Under the leadership of the Bolshevik party, now with Trotsky in tow, the Russian working class overthrew the capitalists and landlords in October, declaring their intention to begin the socialist transformation of society.
But the October Revolution was only the beginning of the struggle. Trotsky addressed a meeting of workers’ councils on the eve of the insurrection and explained that their future depended on the revolution spreading.
The Russian Revolution sparked a series of revolutions across Europe, but in no other country was the revolutionary left organised enough to lead workers to power. Isolated and starved, the Russian working class lost control of society. The democratic institutions that they had created collapsed and were replaced by a monstrous bureaucracy led by Stalin, who reversed all the victories won by workers. Trotsky’s theory was vindicated again, this time in the form of a brutal defeat.

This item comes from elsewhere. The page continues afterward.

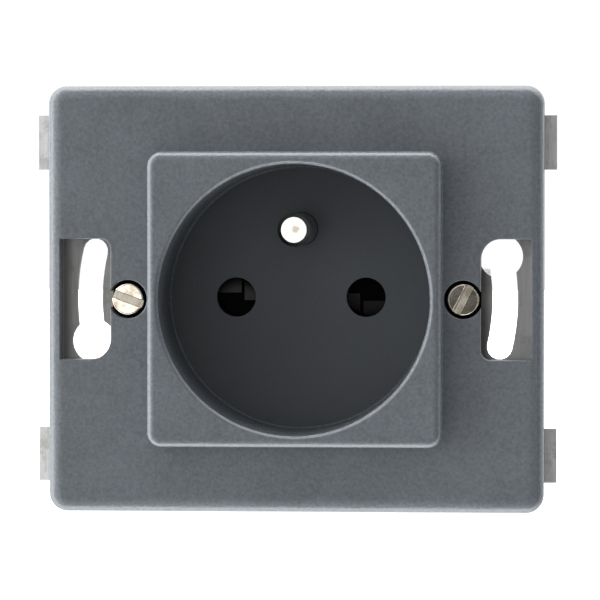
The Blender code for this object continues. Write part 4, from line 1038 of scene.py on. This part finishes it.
def slotted_screw(name, angle, radius, pitch, seat, top, end, head_radius, dome):
    """Screw along Y: head from seat to top, shank from the seat to its end, slot at an angle."""
    centre = middle(name)
    towards = 1.0 if top > seat else -1.0
    crown = arc((head_radius - HEAD_ROUND, top - towards * (HEAD_ROUND + dome)), HEAD_ROUND,
                0.0, 90.0 * towards, 4)
    profile = np.concatenate([
        [(0.0, seat - towards * SEAT_BREAK), (radius * NECK_SHARE, seat - towards * SEAT_BREAK),
         (head_radius - SEAT_BREAK, seat), (head_radius, seat + towards * SEAT_BREAK)],
        crown,
        [(head_radius - HEAD_ROUND - FLAT_RING, crown[-1][1]),
         (DOME_POINT[0] * head_radius, top - towards * DOME_POINT[1] * dome), (0.0, top)],
    ])
    head = turned(name + "_head", profile, centre, 72)
    along = np.array([math.cos(math.radians(angle)), math.sin(math.radians(angle))])
    across = np.array([-along[1], along[0]])
    reach = head_radius * SLOT_REACH
    half_slot = SLOT_WIDTH / 2.0
    levels = []
    for half, below in ((half_slot, SLOT_DEPTH), (half_slot, SLOT_BREAK),
                        (half_slot + 2.0 * SLOT_BREAK, -SLOT_BREAK)):
        outline = np.array([centre + along * reach * i + across * half * j
                            for i, j in ((-1, -1), (1, -1), (1, 1), (-1, 1))])
        levels.append(at_level(outline, top - towards * below))
    carve(head, [surface(name + "_slot", np.array(levels), caps=True)])
    shank = thread(name + "_threaded", radius, pitch, THREAD_DEPTH * pitch, seat, end, centre)
    carve(shank, [head], "UNION")
    soften(shank, 0.04 * MM, 55.0)
    dress(shank, name)


# %% [markdown]
# Three kinds of screw, each with its radius, pitch, seat, top, end, head radius and dome in
# millimetres. Beside each name stands its slot's angle in degrees. Those of the claw screws are
# the photograph's.

# %% All nine screws
SCREW_KINDS = [
    ({"left_claw_screw": -20.0, "right_claw_screw": 63.0}, (1.5, 0.5, -1.5, -5.0, 24.0, 2.22, 0.0)),
    ({"phase_terminal_screw": 30.0, "neutral_terminal_screw": 30.0, "earth_terminal_screw": 30.0},
     (1.6, 0.6, 22.0, 24.4, 15.4, 3.0, 0.15)),
    ({"assembly_screw_1": 45.0, "assembly_screw_2": -45.0, "assembly_screw_3": -45.0,
      "assembly_screw_4": 45.0}, (1.2, 0.5, 15.0, 16.8, 4.5, 2.4, 0.2)),
]
for slot_angles, sizes in SCREW_KINDS:
    for name, angle in slot_angles.items():
        slotted_screw(name, angle, *(size * MM for size in sizes))
print("screws:", sum(len(slot_angles) for slot_angles, _ in SCREW_KINDS))

# %% [markdown]
# ## The shutter's spring
# A torsion spring is a wire carried along a helix, with a straight leg at each end. The wire's
# circle is put at every step along two directions that are square to the path. The rear leg
# rests in the housing and the front leg in the shutter, so on the real socket the spring winds
# up as that turns; here the wire is one fixed mesh that follows neither part.

# %% Torsion spring
WIRE = 0.2 * MM
COIL = 2.1 * MM
COIL_TURNS = 3.5
COIL_START = 12.02 * MM
COIL_PITCH = 0.6 * MM
FRONT_LEG = (10.7 * MM, 11.5 * MM)
REAR_LEG = MM * np.array([[-0.9, 0.05, 0.0], [-1.9, 0.05, 0.0]])
NEVER_ALONG = (0.13, 0.91, 0.39)

turns = np.linspace(0.0, COIL_TURNS, 140)
helix = np.stack([COIL * np.sin(turns * math.tau), COIL_START + COIL_PITCH * turns,
                  COIL * np.cos(turns * math.tau)], axis=-1)
lead = np.array([[0.0, depth, COIL] for depth in FRONT_LEG])
path = np.concatenate([lead, helix, helix[-1] + REAR_LEG])
tangent = np.gradient(path, axis=0)
tangent /= np.linalg.norm(tangent, axis=1, keepdims=True)
side_way = np.cross(tangent, NEVER_ALONG)
side_way /= np.linalg.norm(side_way, axis=1, keepdims=True)
up_way = np.cross(tangent, side_way)
a = np.linspace(0.0, math.tau, 12, endpoint=False)
tube = (path[:, None] + WIRE * (np.cos(a)[None, :, None] * side_way[:, None]
                                + np.sin(a)[None, :, None] * up_way[:, None]))
spring = surface("shutter_spring_wire", tube, caps=True)
spring.data.shade_smooth()
spring.data.materials.append(finish_of["shutter_spring"])
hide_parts("shutter_spring")
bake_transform(spring)
print("spring bends between", node_bodies["shutter_spring"], "and", node_bodies["shutter"])

# %% [markdown]
# ## Camera
# The camera was fitted to the photograph's corners, holes and slots: it stands 0.63 m in front
# of the socket, 48 mm to the right and 18 mm above, with a long lens.

# %% Camera
CAMERA_PLACE = (0.04794, -0.62677, 0.01791)
CAMERA_YAW = math.radians(4.341)
CAMERA_PITCH = math.radians(1.651)
SENSOR_WIDTH = 36.0
FOCAL_LENGTH = 261.3
NEAREST = 0.01


def aim(item, place, looking):
    """Puts a camera or a lamp in its place and turns it to look along a direction."""
    item.location = place
    item.rotation_mode = "QUATERNION"
    item.rotation_quaternion = Vector(looking).to_track_quat("-Z", "Y")
    print(item.name, "looks along", np.round(looking, 4).tolist())


lens = bpy.data.cameras.new("photo_camera")
lens.sensor_width = SENSOR_WIDTH
lens.lens = FOCAL_LENGTH
lens.clip_start = NEAREST
camera = placed("photo_camera", lens)
aim(camera, CAMERA_PLACE, (-math.sin(CAMERA_YAW) * math.cos(CAMERA_PITCH),
                           math.cos(CAMERA_YAW) * math.cos(CAMERA_PITCH), -math.sin(CAMERA_PITCH)))
bpy.context.scene.camera = camera

# %% [markdown]
# ## Studio
# The photograph is a packshot in a white tent. Light comes from the walls beside the object,
# from the left, above and below, and hardly any from the right or from round the camera. That
# is why flat faces are mid grey, their edges shine on three sides, the deep well is dark on
# its left and the band right of the raised square lies in its shadow. A fainter ring round the
# lens reaches the well's floor. The sky is a function of two angles: how far a direction turns
# away from the camera, and which side it turns to. Its levels were fitted to the picture. What
# the camera sees directly is plain white.

# %% Tent light
WALL_ANGLES = (12, 33, 50, 63, 76, 89, 108, 135)
TENT_WALLS = {
    "left": ("X", -1.0, (0.08, 0.72, 0.63, 2.8, 5.9, 6.0, 1.6, 2.05)),
    "right": ("X", 1.0, (0.08, 0.59, 0.0, 0.0, 0.0, 1.2, 1.0, 2.05)),
    "above": ("Z", 1.0, (0.08, 0.91, 0.0, 0.3, 3.6, 7.1, 4.8, 2.05)),
    "below": ("Z", -1.0, (0.08, 0.0, 0.52, 1.1, 4.1, 6.2, 2.6, 2.05)),
}
BRIGHTEST = 7.1
BEHIND = (138, 175, 0.2)
HALF_TURN = 180.0
BACKDROP_GLOW = 1.05
JUST_OVER_ONE = 1.0001
WHITE = (1.0, 1.0, 1.0, 1.0)

world = bpy.data.worlds.new("white_tent")
bpy.context.scene.world = world
world.use_nodes = True
sky = world.node_tree
sky.nodes.clear()
way = node(sky, "ShaderNodeTexCoord").outputs["Generated"]
parts = node(sky, "ShaderNodeSeparateXYZ", Vector=way)
turn_away = maths(sky, "DIVIDE", maths(sky, "ARCCOSINE", maths(sky, "MULTIPLY", parts.outputs["Y"], -1.0)),
                  math.pi)
sideways = maths(sky, "SUBTRACT", JUST_OVER_ONE,
                 maths(sky, "MULTIPLY", parts.outputs["Y"], parts.outputs["Y"]))


def tent_wall(axis, sign, levels):
    """Glow of one wall: level(angle from the front) * squared cosine round the view axis."""
    ramp = node(sky, "ShaderNodeValToRGB", Fac=turn_away)
    ramp.color_ramp.interpolation = "LINEAR"
    while len(ramp.color_ramp.elements) < len(levels):
        ramp.color_ramp.elements.new(1.0)
    for element, degrees, level in zip(ramp.color_ramp.elements, WALL_ANGLES, levels):
        share = level / BRIGHTEST
        element.position = degrees / HALF_TURN
        element.color = (share, share, share, 1.0)
    side_part = maths(sky, "MAXIMUM", maths(sky, "MULTIPLY", parts.outputs[axis], sign), 0.0)
    share = maths(sky, "DIVIDE", maths(sky, "MULTIPLY", side_part, side_part), sideways)
    return maths(sky, "MULTIPLY", maths(sky, "MULTIPLY", share, BRIGHTEST), ramp.outputs["Color"])


glow = 0.0
for wall in TENT_WALLS.values():
    glow = maths(sky, "ADD", glow, tent_wall(*wall))
fade_start, fade_end, fade_level = BEHIND
behind = smooth_step(sky, turn_away, fade_start / HALF_TURN, fade_end / HALF_TURN, 1.0, fade_level)
tent = node(sky, "ShaderNodeBackground", Color=WHITE, Strength=maths(sky, "MULTIPLY", glow, behind))
backdrop = node(sky, "ShaderNodeBackground", Color=WHITE, Strength=BACKDROP_GLOW)
sight = node(sky, "ShaderNodeLightPath")
seen = node(sky, "ShaderNodeMixShader", Fac=sight.outputs["Is Camera Ray"])
sky.links.new(tent.outputs[0], seen.inputs[1])
sky.links.new(backdrop.outputs[0], seen.inputs[2])
exit_node = node(sky, "ShaderNodeOutputWorld")
sky.links.new(seen.outputs[0], exit_node.inputs["Surface"])
print("tent:", len(TENT_WALLS), "walls")

# %% [markdown]
# A narrow bright card a little left of the camera is mirrored by the polished tip of the earth
# pin and by the left screw. The right screw looks past its edge and stays darker.

# %% Card left of the camera
CARD_DISTANCE = 1.0
CARD_YAW = math.radians(-7.1)
CARD_SIZE = (0.150, 0.30)
CARD_POWER = 0.20

card_light = bpy.data.lights.new("left_card", "AREA")
card_light.shape = "RECTANGLE"
card_light.size, card_light.size_y = CARD_SIZE
card_light.energy = CARD_POWER
card_place = Vector((CARD_DISTANCE * math.sin(CARD_YAW), -CARD_DISTANCE * math.cos(CARD_YAW), 0.0))
aim(placed("left_card", card_light), card_place, -card_place)

# %% [markdown]
# ## Floor
# A pale sheet just under the lowest edge. It glows like the white backdrop and neither lights
# nor mirrors in the object.

# %% Floor
FLOOR_HALF = 1.2
FLOOR_GAP = 0.00005
PALE = ((0.90, 0.90, 0.90), (0.94, 0.94, 0.94))

floor_level = cad_box[0][2] - FLOOR_GAP
floor = surface("pale_floor", np.array([
    [(-FLOOR_HALF, -FLOOR_HALF, floor_level), (FLOOR_HALF, -FLOOR_HALF, floor_level)],
    [(-FLOOR_HALF, FLOOR_HALF, floor_level), (FLOOR_HALF, FLOOR_HALF, floor_level)],
]), close_columns=False)
pale, pale_tree, pale_shader = new_material("pale_floor", Roughness=0.9, Emission_Strength=1.0)
pale_place = node(pale_tree, "ShaderNodeTexCoord").outputs["Object"]
pale_tone = mixed(pale_tree, noise(pale_tree, pale_place, 40.0, 2.0), *PALE)
wire(pale_tree, pale_shader.inputs, Base_Color=pale_tone, Emission_Color=pale_tone)
floor.data.materials.append(pale)
floor.visible_diffuse = False
floor.visible_glossy = False
floor.visible_shadow = False

# %% [markdown]
# ## Colours as they are
# The standard view transform keeps the photograph's greys.

# %% View
bpy.context.scene.view_settings.view_transform = "Standard"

Trotsky’s perspective reminds us that struggles around seemingly modest political demands can teach workers about the extent of their own power, about the real interests of their rulers and about the need for thoroughgoing revolutionary change. Trotsky once wrote that permanent revolution begins with “a far-reaching and burning problem ‘for the people’... which demands for its solution the boldest revolutionary measures”.
Today, across the global South, it is easy to see Trotsky’s words in the struggles that have emerged for democracy from Myanmar to Sudan. These movements show both the possibility and necessity of fighting for a politics based on uncompromising working-class struggle and internationalism.